(Stated goal) Exactly and only the lines from the one containing "doc.recompute()" through the one containing "record = json.load(file)" are to be repeated, both ends included.
** Start Records for processing **
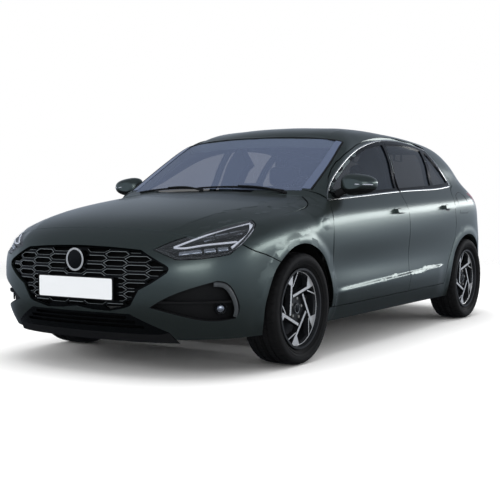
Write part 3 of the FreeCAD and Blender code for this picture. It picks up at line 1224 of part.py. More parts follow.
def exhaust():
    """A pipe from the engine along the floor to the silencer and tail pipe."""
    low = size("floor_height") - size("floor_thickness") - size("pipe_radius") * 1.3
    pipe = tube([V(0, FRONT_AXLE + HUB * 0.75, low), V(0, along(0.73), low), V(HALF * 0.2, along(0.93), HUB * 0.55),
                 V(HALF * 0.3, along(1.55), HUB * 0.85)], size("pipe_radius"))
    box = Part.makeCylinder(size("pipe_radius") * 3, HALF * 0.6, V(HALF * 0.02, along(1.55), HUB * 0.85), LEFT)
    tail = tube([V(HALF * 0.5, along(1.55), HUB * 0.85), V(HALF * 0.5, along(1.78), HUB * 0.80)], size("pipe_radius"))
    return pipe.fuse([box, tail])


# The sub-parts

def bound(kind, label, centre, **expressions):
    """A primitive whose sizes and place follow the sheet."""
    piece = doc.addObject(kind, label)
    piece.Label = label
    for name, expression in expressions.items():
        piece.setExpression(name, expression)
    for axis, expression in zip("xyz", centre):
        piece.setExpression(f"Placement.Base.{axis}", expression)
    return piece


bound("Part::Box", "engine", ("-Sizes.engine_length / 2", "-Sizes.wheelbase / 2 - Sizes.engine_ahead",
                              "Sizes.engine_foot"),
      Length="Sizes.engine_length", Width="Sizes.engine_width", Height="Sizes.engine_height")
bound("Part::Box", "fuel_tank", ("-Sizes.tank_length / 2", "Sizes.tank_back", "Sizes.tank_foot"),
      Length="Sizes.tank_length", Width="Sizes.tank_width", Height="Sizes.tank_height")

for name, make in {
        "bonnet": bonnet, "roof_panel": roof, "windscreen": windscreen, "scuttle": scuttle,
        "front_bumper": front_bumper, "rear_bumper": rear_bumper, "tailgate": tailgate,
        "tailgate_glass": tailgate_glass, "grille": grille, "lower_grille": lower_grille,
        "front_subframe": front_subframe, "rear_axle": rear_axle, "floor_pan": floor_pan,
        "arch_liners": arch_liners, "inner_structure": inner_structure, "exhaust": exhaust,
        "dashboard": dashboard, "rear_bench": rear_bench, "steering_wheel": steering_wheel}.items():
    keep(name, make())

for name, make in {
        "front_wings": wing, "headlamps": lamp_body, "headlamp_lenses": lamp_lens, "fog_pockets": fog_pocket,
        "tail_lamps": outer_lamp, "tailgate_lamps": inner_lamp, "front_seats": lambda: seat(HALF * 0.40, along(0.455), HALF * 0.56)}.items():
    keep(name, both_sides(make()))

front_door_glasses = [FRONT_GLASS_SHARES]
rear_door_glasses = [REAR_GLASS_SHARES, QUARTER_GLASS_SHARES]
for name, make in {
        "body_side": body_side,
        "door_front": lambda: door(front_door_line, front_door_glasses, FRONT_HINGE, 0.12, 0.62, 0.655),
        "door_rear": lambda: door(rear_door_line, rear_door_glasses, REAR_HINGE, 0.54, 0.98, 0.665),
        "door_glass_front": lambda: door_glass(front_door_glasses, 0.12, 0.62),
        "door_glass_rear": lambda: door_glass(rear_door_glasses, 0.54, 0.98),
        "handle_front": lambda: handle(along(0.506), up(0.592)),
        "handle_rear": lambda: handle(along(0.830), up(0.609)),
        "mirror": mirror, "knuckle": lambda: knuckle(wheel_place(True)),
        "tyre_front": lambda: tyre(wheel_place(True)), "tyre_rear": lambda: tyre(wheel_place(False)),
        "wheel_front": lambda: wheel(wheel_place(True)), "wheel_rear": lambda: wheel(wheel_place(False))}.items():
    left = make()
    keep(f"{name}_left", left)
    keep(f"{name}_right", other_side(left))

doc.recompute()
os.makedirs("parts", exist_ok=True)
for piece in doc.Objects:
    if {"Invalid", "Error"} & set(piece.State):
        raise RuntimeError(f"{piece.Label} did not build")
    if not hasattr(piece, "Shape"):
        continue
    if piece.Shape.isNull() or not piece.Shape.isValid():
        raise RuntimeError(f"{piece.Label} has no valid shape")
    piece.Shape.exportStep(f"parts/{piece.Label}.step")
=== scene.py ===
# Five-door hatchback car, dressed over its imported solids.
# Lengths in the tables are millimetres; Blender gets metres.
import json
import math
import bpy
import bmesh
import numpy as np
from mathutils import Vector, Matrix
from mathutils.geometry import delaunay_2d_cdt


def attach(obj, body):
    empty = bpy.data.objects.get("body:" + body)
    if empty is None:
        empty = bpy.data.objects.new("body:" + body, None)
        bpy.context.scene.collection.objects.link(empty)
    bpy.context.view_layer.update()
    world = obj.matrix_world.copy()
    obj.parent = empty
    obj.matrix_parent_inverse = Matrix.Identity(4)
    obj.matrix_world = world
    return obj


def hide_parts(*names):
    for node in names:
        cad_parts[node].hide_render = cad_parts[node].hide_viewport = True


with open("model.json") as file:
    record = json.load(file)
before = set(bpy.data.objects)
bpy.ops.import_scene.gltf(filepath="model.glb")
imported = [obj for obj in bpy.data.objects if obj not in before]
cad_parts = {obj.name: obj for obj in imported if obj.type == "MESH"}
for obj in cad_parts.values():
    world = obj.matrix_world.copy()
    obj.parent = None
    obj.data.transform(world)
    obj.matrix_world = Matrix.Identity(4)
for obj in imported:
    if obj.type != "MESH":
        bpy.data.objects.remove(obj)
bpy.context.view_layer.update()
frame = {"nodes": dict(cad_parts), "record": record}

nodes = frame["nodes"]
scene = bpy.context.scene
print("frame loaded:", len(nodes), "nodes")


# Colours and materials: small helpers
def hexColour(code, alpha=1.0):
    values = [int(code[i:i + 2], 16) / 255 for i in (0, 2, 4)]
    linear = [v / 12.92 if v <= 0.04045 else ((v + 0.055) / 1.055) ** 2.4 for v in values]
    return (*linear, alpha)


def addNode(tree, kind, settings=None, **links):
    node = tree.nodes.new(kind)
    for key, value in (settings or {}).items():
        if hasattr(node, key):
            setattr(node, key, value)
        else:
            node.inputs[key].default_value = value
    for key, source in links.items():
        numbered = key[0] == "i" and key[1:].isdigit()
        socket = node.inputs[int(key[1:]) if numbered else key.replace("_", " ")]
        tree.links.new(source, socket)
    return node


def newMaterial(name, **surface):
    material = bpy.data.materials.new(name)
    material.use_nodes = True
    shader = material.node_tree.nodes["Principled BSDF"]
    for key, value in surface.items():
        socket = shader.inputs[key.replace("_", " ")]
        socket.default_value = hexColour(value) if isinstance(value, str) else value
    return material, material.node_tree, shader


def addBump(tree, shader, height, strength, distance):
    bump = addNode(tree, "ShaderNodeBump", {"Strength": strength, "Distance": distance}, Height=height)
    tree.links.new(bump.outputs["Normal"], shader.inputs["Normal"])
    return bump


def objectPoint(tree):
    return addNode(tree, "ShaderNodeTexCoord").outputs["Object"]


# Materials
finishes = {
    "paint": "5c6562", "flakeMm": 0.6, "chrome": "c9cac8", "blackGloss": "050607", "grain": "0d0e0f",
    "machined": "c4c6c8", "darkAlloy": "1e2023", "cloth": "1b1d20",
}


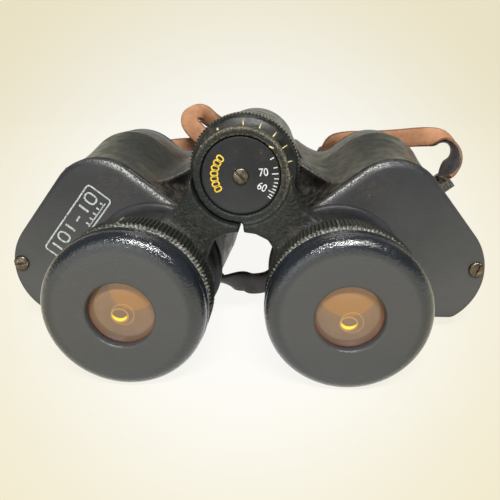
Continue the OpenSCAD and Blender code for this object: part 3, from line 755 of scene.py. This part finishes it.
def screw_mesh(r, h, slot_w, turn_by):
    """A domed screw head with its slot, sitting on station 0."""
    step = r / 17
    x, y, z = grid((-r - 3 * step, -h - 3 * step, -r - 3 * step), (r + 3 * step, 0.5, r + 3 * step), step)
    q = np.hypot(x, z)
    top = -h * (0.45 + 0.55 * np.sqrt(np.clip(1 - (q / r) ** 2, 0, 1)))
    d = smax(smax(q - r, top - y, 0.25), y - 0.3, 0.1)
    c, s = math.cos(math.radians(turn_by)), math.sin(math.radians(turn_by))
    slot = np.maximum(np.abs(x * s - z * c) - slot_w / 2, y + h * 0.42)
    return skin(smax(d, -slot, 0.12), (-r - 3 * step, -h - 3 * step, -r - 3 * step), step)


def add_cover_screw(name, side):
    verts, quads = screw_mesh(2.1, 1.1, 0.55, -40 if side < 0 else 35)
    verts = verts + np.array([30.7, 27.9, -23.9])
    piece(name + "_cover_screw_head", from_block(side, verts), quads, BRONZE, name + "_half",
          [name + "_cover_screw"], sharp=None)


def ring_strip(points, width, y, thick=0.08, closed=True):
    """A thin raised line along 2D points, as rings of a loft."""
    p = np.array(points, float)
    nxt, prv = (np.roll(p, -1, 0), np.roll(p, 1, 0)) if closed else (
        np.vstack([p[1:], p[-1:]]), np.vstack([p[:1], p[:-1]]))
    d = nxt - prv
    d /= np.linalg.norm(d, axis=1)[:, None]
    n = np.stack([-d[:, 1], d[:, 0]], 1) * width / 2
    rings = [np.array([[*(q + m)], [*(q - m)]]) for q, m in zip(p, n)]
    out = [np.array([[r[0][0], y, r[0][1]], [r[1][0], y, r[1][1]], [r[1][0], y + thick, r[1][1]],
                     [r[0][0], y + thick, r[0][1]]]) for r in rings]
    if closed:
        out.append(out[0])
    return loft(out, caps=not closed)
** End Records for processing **
(Solution to the problem)
doc.recompute()
os.makedirs("parts", exist_ok=True)
for piece in doc.Objects:
    if {"Invalid", "Error"} & set(piece.State):
        raise RuntimeError(f"{piece.Label} did not build")
    if not hasattr(piece, "Shape"):
        continue
    if piece.Shape.isNull() or not piece.Shape.isValid():
        raise RuntimeError(f"{piece.Label} has no valid shape")
    piece.Shape.exportStep(f"parts/{piece.Label}.step")
=== scene.py ===
# Five-door hatchback car, dressed over its imported solids.
# Lengths in the tables are millimetres; Blender gets metres.
import json
import math
import bpy
import bmesh
import numpy as np
from mathutils import Vector, Matrix
from mathutils.geometry import delaunay_2d_cdt


def attach(obj, body):
    empty = bpy.data.objects.get("body:" + body)
    if empty is None:
        empty = bpy.data.objects.new("body:" + body, None)
        bpy.context.scene.collection.objects.link(empty)
    bpy.context.view_layer.update()
    world = obj.matrix_world.copy()
    obj.parent = empty
    obj.matrix_parent_inverse = Matrix.Identity(4)
    obj.matrix_world = world
    return obj


def hide_parts(*names):
    for node in names:
        cad_parts[node].hide_render = cad_parts[node].hide_viewport = True


with open("model.json") as file:
    record = json.load(file)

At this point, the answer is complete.